Arts Antiques Auctions, Jo Rome, 1998

Jo Rome, Morceaux de temps suspendus, AAA n° 297, décembre 1998

Chaque œuvre se reconnaît par la personnalité profonde de l’artiste. Attaché à sa terre comme aux siens, Jo Rome est un peintre philosophe d’une réelle et profonde humilité qui ne cesse depuis des années de rapporter au monde l’interrogation qui lui distille la vie. Il nous propose …à la galerie Liehrmann de Liège quelques tranches de vie.

Peintre mais aussi dessinateur et sculpteur, il compte parmi les plus dignes représentants de l’art actuel. Alliant ainsi des harmonies novatrices et insolites, il n’hésite pas de bouleverser l’ordre naturel lorsque la recomposition s’impose. Voici bien un art qui, refusant les redites fastidieuses, se ressource dans l’inattendu et c’est là tout son charme.

Dans ses dernières compositions, rendues en de larges aplats de tonalités volontiers tendres, il s’inscrit hardiment dans un ligne picturale contemporaine.

Sa poésie et son univers poétique se manifestent aisément, empruntant fréquemment les détours de l’audace et surtout ceux de sa sobriété. Sans se soucier de détail, fortement influencé par les acquis de sa formation de peintre, il n’a cessé de se tailler un style ample et souple, alternant judicieusement les visions de l’enfance et d’une jeunesse trop vite perdue.
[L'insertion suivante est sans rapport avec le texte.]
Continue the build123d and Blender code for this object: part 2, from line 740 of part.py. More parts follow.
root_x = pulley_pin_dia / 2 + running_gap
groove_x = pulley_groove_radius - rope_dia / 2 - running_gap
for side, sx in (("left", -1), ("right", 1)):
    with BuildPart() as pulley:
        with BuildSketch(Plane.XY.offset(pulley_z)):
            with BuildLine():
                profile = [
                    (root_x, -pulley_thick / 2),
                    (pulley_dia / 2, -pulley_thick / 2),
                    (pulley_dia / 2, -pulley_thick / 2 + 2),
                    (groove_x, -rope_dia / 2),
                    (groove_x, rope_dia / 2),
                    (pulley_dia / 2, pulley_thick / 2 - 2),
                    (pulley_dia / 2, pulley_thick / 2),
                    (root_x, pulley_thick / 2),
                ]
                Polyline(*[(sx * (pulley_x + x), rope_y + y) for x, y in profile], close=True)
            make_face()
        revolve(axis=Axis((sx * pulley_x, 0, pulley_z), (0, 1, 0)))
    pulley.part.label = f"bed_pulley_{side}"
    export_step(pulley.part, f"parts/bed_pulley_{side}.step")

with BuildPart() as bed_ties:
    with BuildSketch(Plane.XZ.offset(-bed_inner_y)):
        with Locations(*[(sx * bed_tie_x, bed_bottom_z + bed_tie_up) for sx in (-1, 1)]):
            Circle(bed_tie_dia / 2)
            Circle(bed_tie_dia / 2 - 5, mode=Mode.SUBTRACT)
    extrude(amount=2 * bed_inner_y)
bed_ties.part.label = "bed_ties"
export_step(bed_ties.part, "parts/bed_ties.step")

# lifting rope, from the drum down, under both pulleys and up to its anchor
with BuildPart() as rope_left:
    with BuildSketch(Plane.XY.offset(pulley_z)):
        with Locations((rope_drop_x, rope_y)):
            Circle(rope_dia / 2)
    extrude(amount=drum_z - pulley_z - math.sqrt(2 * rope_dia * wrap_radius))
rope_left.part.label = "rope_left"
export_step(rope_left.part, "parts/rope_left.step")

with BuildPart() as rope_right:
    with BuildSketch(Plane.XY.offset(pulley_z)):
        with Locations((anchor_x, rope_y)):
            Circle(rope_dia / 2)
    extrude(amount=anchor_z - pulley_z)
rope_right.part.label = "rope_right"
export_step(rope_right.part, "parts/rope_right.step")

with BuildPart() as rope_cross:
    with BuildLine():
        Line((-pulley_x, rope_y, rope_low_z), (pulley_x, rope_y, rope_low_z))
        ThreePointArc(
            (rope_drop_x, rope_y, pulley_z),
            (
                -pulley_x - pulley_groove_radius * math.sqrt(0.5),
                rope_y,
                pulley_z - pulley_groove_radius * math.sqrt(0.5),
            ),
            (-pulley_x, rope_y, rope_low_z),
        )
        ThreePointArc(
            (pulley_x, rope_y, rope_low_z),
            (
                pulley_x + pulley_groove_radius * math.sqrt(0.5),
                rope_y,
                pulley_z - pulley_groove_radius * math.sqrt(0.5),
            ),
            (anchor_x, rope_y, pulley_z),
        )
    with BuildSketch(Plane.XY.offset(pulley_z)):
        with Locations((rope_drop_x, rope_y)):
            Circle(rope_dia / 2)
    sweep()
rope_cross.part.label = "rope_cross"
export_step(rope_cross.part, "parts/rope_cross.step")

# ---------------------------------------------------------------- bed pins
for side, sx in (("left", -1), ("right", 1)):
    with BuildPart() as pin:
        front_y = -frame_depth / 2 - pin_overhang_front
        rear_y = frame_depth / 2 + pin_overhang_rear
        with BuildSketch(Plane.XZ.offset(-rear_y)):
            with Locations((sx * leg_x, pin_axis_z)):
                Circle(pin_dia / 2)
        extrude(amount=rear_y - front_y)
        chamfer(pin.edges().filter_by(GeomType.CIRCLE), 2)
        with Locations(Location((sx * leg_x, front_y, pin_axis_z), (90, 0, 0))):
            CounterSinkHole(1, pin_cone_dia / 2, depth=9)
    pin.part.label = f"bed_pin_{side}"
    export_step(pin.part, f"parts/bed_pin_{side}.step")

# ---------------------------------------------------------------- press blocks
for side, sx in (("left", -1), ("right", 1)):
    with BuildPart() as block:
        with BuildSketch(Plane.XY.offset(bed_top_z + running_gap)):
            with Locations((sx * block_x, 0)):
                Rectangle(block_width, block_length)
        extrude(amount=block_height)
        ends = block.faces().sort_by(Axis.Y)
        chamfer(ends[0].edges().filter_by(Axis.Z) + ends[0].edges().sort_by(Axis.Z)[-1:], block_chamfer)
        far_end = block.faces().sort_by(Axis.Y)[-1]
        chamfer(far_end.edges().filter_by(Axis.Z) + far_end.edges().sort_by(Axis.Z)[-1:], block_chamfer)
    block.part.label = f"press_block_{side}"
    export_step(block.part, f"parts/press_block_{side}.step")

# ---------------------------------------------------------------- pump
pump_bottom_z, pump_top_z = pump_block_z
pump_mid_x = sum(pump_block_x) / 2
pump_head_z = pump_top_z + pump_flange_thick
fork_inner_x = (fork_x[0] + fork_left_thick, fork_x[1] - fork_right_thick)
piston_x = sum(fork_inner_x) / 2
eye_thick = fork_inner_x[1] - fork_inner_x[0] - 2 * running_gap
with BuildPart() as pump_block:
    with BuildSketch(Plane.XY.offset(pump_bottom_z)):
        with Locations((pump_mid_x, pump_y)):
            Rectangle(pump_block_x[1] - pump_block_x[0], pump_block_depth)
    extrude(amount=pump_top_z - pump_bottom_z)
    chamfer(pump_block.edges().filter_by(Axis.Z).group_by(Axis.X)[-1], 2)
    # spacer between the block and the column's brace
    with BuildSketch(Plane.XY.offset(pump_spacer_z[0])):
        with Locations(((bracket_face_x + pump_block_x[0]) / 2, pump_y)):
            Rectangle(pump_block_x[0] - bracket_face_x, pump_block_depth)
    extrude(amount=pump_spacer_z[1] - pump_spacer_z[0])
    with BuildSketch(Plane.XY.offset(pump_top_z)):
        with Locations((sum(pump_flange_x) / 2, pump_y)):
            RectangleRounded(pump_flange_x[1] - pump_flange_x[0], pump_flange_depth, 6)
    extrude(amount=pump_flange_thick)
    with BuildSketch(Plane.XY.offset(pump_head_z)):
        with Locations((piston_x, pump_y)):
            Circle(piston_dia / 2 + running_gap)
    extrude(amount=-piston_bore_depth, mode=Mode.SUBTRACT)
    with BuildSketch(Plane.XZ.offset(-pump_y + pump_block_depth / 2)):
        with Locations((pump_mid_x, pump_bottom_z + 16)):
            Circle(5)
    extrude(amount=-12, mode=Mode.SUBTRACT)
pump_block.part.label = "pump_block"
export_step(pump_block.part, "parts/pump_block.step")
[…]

Avec les œuvres de 1998, nous entrons ici dans une peinture ou l’opposition entre la tradition et la modernité est exploitée ; le geste domine dans des compositions fougueuses. Une légère coloration vient parfois s’immiscer dans cette œuvre presque muette. La matière est aussi une composition importante. Contrastés ses toiles dialogues avec l’abstraction et la couleur, la matière et le geste.

C’est en fait une peinture tournée vers l’intérieur que nous propose Jo Rome. L’artiste observe inlassablement son passé, ses photos de famille. De multiples petits croquis sont pris sur le vif. Réunions de famille, sorties d’écoles, intérieurs d’épicerie. De retour à son atelier, il assemble ces miettes de passé et les retravaille, les recompose.

Les personnages qu’on y croise se penchent sur un vide intérieur d’où du sens peut surgir. Ils ne réconfortent pas ni n’apaisent. Mis en position d’éveil, comme ils sont eux-mêmes dans l’inquisition de leurs regards effacés, nous sommes entraînés vers leur monde parce qu’ils nous écartent des sentiers battus de la cécité commune et nous rendent à notre tour créateurs. Rares sont les œuvres aujourd’hui qui portent à pareille extrémité.

Dans l’antre de son atelier de Horion-Hozémont, il façonne des tableaux qu’il est bon de contempler en s’en donnant le temps. Voilà un homme qui nous invite à la découverte d’un monde inconnu mais peut-être jadis rencontré. Ces instantanés sont des morceaux de temps suspendus. Des bribes de souvenirs d’où se dégagent une profonde densité et une sensation d’infini. Cet espace même paraît matériel, insondable et habité dans un rapport de complicité avec l’artiste.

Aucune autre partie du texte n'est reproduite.